* START DATA IN THIS EXERCISE *

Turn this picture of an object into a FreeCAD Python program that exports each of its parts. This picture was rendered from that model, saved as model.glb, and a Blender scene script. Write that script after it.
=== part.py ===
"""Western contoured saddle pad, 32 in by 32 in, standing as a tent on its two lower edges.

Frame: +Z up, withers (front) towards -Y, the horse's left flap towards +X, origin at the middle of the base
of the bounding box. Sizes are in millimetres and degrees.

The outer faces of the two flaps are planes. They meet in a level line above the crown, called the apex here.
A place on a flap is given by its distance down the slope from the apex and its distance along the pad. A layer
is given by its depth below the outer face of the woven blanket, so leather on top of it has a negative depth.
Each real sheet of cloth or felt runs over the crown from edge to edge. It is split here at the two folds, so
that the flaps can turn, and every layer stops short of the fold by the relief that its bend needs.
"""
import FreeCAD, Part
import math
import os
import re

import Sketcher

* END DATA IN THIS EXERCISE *
* START DATA IN THIS EXERCISE *

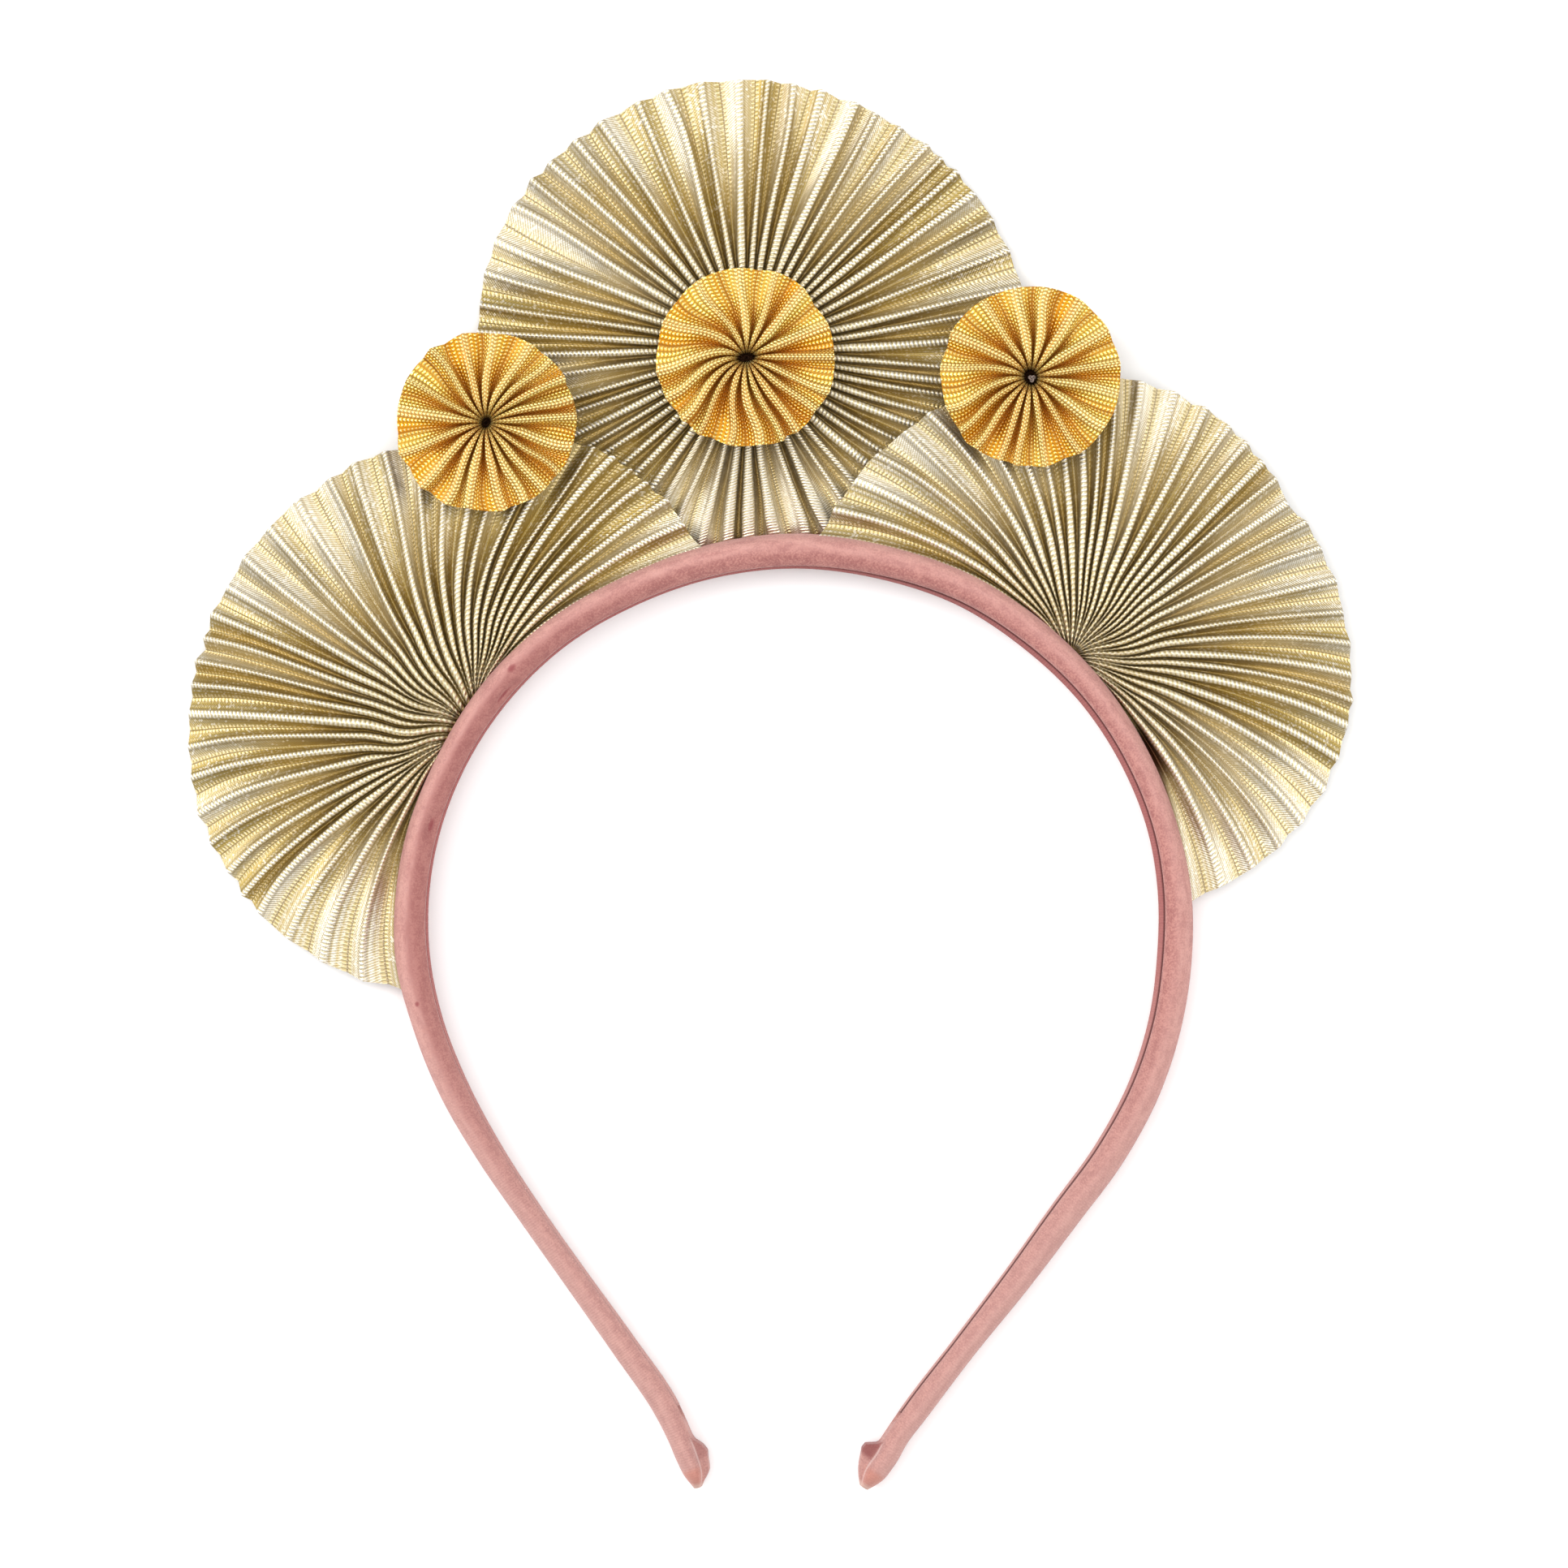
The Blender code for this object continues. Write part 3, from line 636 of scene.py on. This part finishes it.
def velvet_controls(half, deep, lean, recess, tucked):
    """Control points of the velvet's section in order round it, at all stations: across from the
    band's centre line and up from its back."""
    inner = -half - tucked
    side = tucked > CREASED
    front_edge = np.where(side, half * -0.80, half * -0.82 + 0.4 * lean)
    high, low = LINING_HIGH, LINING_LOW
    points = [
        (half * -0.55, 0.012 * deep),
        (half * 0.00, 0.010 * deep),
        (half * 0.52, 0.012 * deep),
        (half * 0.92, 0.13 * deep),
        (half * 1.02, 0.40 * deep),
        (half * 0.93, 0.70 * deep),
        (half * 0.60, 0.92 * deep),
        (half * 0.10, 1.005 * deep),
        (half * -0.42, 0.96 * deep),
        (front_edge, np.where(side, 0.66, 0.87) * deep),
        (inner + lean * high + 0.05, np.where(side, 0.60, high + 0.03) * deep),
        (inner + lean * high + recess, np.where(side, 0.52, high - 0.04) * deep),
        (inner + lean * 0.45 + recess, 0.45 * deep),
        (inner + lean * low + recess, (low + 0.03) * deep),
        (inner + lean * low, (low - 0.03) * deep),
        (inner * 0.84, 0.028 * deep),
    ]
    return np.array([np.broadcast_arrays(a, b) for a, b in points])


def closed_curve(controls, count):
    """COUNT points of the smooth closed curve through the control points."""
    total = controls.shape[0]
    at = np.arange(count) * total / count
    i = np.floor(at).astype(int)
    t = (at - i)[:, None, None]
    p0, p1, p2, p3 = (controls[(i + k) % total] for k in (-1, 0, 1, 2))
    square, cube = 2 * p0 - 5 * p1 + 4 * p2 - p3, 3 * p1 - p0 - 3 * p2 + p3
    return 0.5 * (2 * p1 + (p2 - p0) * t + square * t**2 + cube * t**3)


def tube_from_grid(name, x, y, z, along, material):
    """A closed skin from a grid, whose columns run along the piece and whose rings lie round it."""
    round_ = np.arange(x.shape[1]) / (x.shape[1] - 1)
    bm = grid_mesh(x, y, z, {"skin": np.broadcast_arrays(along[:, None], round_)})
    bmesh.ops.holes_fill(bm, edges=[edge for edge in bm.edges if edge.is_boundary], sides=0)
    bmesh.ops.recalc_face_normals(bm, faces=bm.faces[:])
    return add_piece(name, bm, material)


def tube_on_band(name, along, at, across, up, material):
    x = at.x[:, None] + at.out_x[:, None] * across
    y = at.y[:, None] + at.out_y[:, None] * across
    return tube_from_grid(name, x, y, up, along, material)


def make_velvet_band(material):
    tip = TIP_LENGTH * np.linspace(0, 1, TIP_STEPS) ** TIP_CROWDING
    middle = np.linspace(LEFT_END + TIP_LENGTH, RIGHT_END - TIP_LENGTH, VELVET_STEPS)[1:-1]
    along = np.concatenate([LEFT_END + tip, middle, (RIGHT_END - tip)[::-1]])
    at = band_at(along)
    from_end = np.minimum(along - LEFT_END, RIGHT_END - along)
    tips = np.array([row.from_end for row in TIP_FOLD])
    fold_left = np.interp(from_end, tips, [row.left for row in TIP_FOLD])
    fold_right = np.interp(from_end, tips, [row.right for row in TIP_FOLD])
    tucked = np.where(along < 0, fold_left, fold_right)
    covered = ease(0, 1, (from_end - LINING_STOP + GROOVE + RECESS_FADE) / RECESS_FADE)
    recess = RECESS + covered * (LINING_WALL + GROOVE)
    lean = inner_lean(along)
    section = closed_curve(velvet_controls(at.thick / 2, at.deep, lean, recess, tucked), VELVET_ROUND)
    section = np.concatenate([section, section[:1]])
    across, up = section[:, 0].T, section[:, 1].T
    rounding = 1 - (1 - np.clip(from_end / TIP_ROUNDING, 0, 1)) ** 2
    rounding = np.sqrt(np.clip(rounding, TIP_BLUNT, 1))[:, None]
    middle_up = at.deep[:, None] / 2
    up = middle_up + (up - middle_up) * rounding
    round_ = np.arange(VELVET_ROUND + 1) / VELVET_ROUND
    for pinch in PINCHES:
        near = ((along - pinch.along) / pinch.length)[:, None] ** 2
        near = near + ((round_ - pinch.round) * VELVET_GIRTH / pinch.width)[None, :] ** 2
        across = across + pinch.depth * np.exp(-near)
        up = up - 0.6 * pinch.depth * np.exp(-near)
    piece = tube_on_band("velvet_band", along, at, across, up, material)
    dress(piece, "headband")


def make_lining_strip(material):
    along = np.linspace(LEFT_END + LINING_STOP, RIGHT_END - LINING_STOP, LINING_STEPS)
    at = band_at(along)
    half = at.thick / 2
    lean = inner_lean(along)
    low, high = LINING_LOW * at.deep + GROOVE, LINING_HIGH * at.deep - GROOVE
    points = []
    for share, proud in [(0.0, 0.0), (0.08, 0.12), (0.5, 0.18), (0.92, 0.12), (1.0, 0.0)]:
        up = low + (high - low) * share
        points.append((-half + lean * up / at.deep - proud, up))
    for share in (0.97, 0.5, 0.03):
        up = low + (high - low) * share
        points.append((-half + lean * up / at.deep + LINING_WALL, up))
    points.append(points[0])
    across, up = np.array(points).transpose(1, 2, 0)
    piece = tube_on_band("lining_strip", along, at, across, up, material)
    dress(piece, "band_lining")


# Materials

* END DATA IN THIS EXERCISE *

▶ TASK INSTRUCTIONS
Collect, from the material above, every line containing the word "that".

▶ TASK ANSWER
Turn this picture of an object into a FreeCAD Python program that exports each of its parts. This picture was rendered from that model, saved as model.glb, and a Blender scene script. Write that script after it.
that the flaps can turn, and every layer stops short of the fold by the relief that its bend needs.